Vancouver has been a leader in saving lives for the past two decades, when Insite, North American’s first safe injection site, was set up under a federal exemption. The regional health authority, Vancouver Coastal Health, and PHS, formerly known as Portland Hotel Society, now operate Insite together.
The renowned addiction physician Gabor Maté worked at the Portland Hotel Society above Insite for more than a decade, and he wrote “In the Realm of Hungry Ghosts” based on these experiences, arguing excruciating pain from gaping traumas drove much of the substance abuse he treated.
“The hell realm of painful emotions frightens most of us,” Maté wrote. “Drug addicts fear they would be trapped in their pain forever but for their substances.”
In response to being praised for “humanizing the hard-core addicted people I work with,” Maté wrote, “How can human beings be ‘humanized’ and who says addicts aren’t human to begin with?”
Beginning in 2016, British Columbia legalized overdose prevention sites like these yellow canopies run in partnership with Vancouver Coastal Health.
What’s particularly novel is that many people working at these canopies are drug users themselves.
Overdose Prevention Society and similar groups are ready to connect people to detox and recovery services. But they recognize people need connection and meaning, and in the isolation of addiction, that need for connection and meaning is a form of health.
People who use drugs can, in fact, be good at saving lives. This is something to be proud of, a source of esteem for people who are often treated poorly in society.
After all, whether or not one lives in the grips of drug use, life can feel arbitrary, cruel and grueling. My own coping strategy has been to plunge myself into purpose.
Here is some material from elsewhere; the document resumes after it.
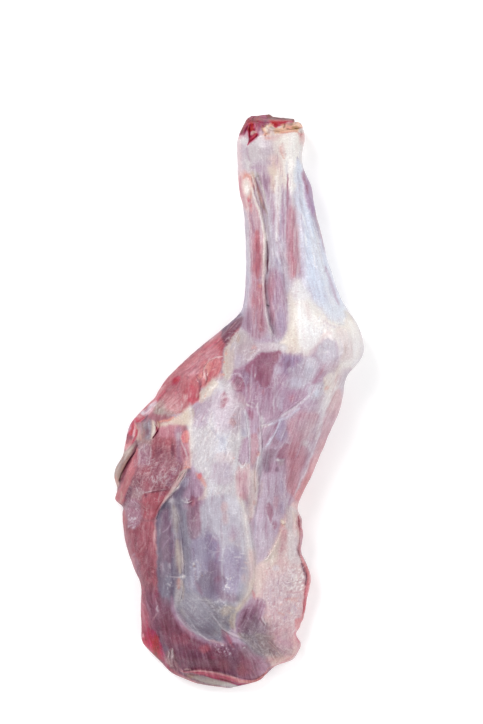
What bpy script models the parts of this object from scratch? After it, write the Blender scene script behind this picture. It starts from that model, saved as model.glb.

It’s a form of swimming upstream, exerting myself against a current of societal sorrow. I know I’m not alone in this impulse and that the impulse takes many forms for many people — whether that’s packing a child’s lunch, or taking an elderly neighbor’s garbage out, or lending one’s brain to figuring out a system and how to fix it. These impulses ignite meaning in our lives.
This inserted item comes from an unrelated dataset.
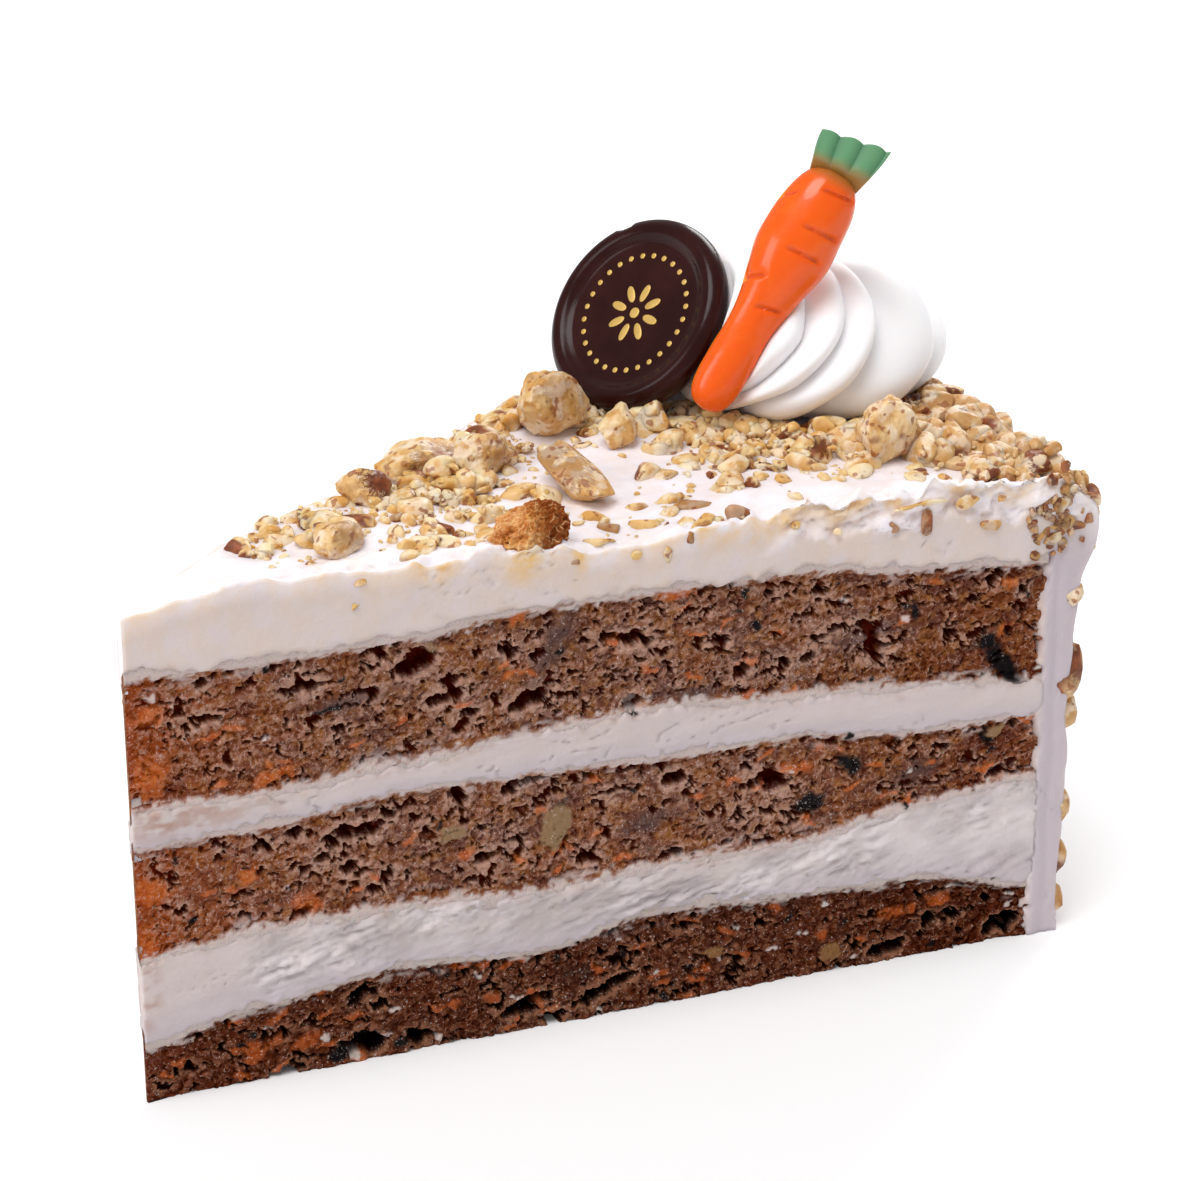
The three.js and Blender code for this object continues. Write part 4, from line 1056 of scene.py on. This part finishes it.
def lay_down(places, halves, heap):
    """Heights for chunks laid down one after another, the largest first. Each sinks into the
    average height under it and then raises the height map there to its own dome."""
    heights = np.empty(len(places))
    for index in np.argsort(-halves[:, 0]):
        (x, y), (reach, _, rise) = places[index], halves[index]
        row, column = int(x / MAP_STEP), int((y + MAP_HALF) / MAP_STEP)
        window = int(reach / MAP_STEP) + 1
        block = np.s_[max(row - window, 0):row + window + 1,
                      max(column - window, 0):column + window + 1]
        near = np.hypot(map_x[block] - x, map_y[block] - y) / reach
        under = heap[block][near <= max(0.8, near.min())].mean()
        heights[index] = under - SUNK * rise
        dome = heights[index] + 0.8 * rise * np.sqrt(np.maximum(1 - near**2, 0))
        heap[block] = np.where(near < 1, np.maximum(heap[block], dome), heap[block])
    return heights


def random_halves(sizes, width, height, draw):
    """Half sizes of chunks: their own along, and random parts of that across and up."""
    count = len(sizes)
    return sizes[:, None] * np.column_stack([
        np.ones(count), draw.uniform(*width, count), draw.uniform(*height, count)])


def random_turns(count, draw):
    """No roll, a slight tip and any turn."""
    return np.zeros(count), draw.normal(0, 0.4, count), draw.uniform(0, 2 * np.pi, count)


def joined_chunks(name, chunks, centres, halves, turns, tone, skinned):
    """Stretches each chunk to its half sizes, turns it (roll in its own plane, tip about its
    length, turn about the upright), places it and joins all in one mesh. A chunk whose skin is
    above 1 has it all over."""
    shapes, squares, skin = chunks
    count, points = skin.shape
    body = shapes * halves[:, None, :]
    for angles, (first, second) in zip(turns, ((0, 1), (1, 2), (0, 1))):
        body = turned(body, angles[:, None], first, second)
    body = body + centres[:, None, :]
    faces = (squares[None] + points * np.arange(count)[:, None, None]).reshape(-1, 4)
    # Painted shade, amber-brown, on chunks towards the rim.
    nut_shade = 0.8 * ease(106, 124, np.hypot(centres[:, 0], centres[:, 1]))
    covered = np.clip(skin * skinned[:, None] + np.maximum(skinned - 1, 0)[:, None], 0, 1)
    marks = {"skin": covered.ravel(), "tone": np.repeat(tone, points),
             "nut_shade": np.repeat(nut_shade, points)}
    piece = make_piece(name, body.reshape(-1, 3), faces, walnut_flesh, "frosting", marks)
    piece.data.set_sharp_from_angle(angle=NUT_EDGE)


draw = np.random.default_rng(11)
map_x, map_y = np.meshgrid(np.arange(0, CAKE_RADIUS + 6, MAP_STEP),
                           np.arange(-MAP_HALF, MAP_HALF, MAP_STEP), indexing="ij")
heap = frosting_top(map_x, map_y)

x, y, *single_halves, turn, tone, skinned = SINGLE_PIECES.T
places, halves = np.column_stack([x, y]), np.column_stack(single_halves)
skinned = skinned * (1 + 0.6 * (skinned > 0.8))
joined_chunks("walnut_singles_top", nut_chunks(len(x), 9, 10, draw),
              np.column_stack([places, lay_down(places, halves, heap)]), halves,
              (np.zeros(len(x)), draw.normal(0, 0.25, len(x)), np.radians(turn)), tone, skinned)

# Along the rim the largest lie side by side, three or four millimetres high.
sizes = draw.uniform(*RIM["half_length"], RIM["count"])
halves = random_halves(sizes, (0.65, 0.95), (0.6, 0.9), draw)
r, side = draw.uniform(*RIM["r"], RIM["count"]), draw.uniform(*RIM["side"], RIM["count"])
halves = halves * (1 - 0.4 * ease(-0.75, -0.9, side))[:, None]
places = on_slice(r, side, 0 * r)[:, :2]
outside = np.hypot(*(places - ROSETTE_PLACE[:2]).T) > ROSETTE_CLEAR
places, halves, count = places[outside], halves[outside], outside.sum()
turns = random_turns(count, draw)
joined_chunks("walnut_chunks_rim", nut_chunks(count, 9, 9, draw),
              np.column_stack([places, lay_down(places, halves, heap)]), halves, turns,
              draw.uniform(0.3, 1, count), 1.0 * (draw.uniform(0, 1, count) < 0.5))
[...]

I see these impulses at Street Roots. Sometimes, people who win our weekly raffle for free papers immediately donate those papers to someone else to give them a week’s boost in income. People share a blanket and some body heat to survive the night. People who are drug users carry naloxone to save lives. Sometimes, people come running to Street Roots in Old Town, where they know we distribute naloxone, to report that someone has overdosed, so we all can come running.
The Overdose Prevention Society has taken this one step further, moving people out from the shadows and under bright yellow canopies, where they are, in fact, heroes. Ready with naloxone and big canisters of oxygen, they are good at saving lives.